When I started packing for our trip to Ireland, the first thing that came to mind was rain. I wanted to make sure I brought enough waterproof gear. But the first thing that normally comes to people's minds -- which, incidentally, is related to rain -- is the green landscape that gives the country it's "Emerald Isle" nickname. My trip to Ohio was verdant enough, but after spending a week in tan and dusty Israel, the lushness of St. Stephen's Green in Dublin was admittedly quite striking:
But the colors of other jewels were just as evident throughout the country. Despite my fears of downpours, we had plenty of clear weather, including this sapphire sky in Bray, a southern suburb of Dublin that was hosting a summer carnival:
The Salthill promenade near Galway on the west coast also had a carnival, but the main attraction was the silver sea instead. The rare sun brought people of all ages out to test the waters. My wussy self only waded, but Tim took a dip long enough to make his teeth chatter. The Atlantic Ocean is no Mediterranean Sea, even in summer:
Tim was also brave enough to bear the 40 Foot natural pool in Sandycove right as the amber sunlight was beginning to fade. The pool is only steps away from the Martello Tower that houses the James Joyce museum. Joyce was inspired enough by the local scenery that he describes it in detail in the opening chapter of Ulysses; it's easy to see why:The filtering of rays through the clouds gave me an inspiration of a different kind: Time to drop in a pub. No trip to Dublin is complete without the obligatory trip to St. James's Gate Brewery, home of Guinness. The tour, although somewhat hokey, is worth the final reward: a complimentary topaz pint with a 360-degree view of the town and, if you're as lucky as me, a shamrock head:As much of a cultural institution as Guinness is, Ireland is rich in the slate of history. We saw Muiredach's Cross on the way to Newgrange, a Stone Age passage tomb built before the Egyptian pyramids.

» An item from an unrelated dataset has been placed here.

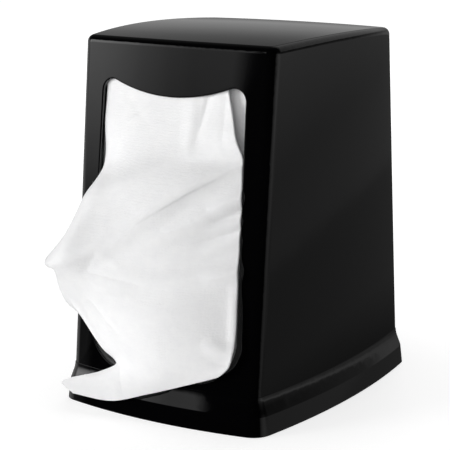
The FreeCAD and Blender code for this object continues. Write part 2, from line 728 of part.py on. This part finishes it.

The 10th century cross at Monasterboice, where the remains of a monastic round tower also still stand, is considered the best example of a intact high Celtic cross in Ireland:
In keeping with the color of history, we had a few gray days, including during a trip to Howth. But the fishing village north of Dublin was dotted with jewel tones. When we did our one and only "hill walk" south of the harbor, I realized that the boats and houses resembled a collection of birthstones: The Irish landscape is full of gems, to be sure, but the true pearls of the country are its characters. The seals in the Howth harbor were happy to get leftovers from the wharf fish mongers. But Tim's oysters and my Dublin Bay prawns, we decided, were too delicious to throw to the seaborne beggars:
Much more intrusive and much more scary were the Close-Act performers roaming the streets at the Galway Arts Festival. I managed to get wrapped up in their antennae on our way to one of the most famous fish-and-chips establishments in Ireland:
The sights of Ireland were undoubtedly gorgeous, but truly, I got most caught up in the people, including the Belfast couple who bought Tim and I so many pints that we nearly missed our train back to Dublin. It saddened me that we only had enough time to merely scratch the surface of the country's many facets. Rain or no, we will return.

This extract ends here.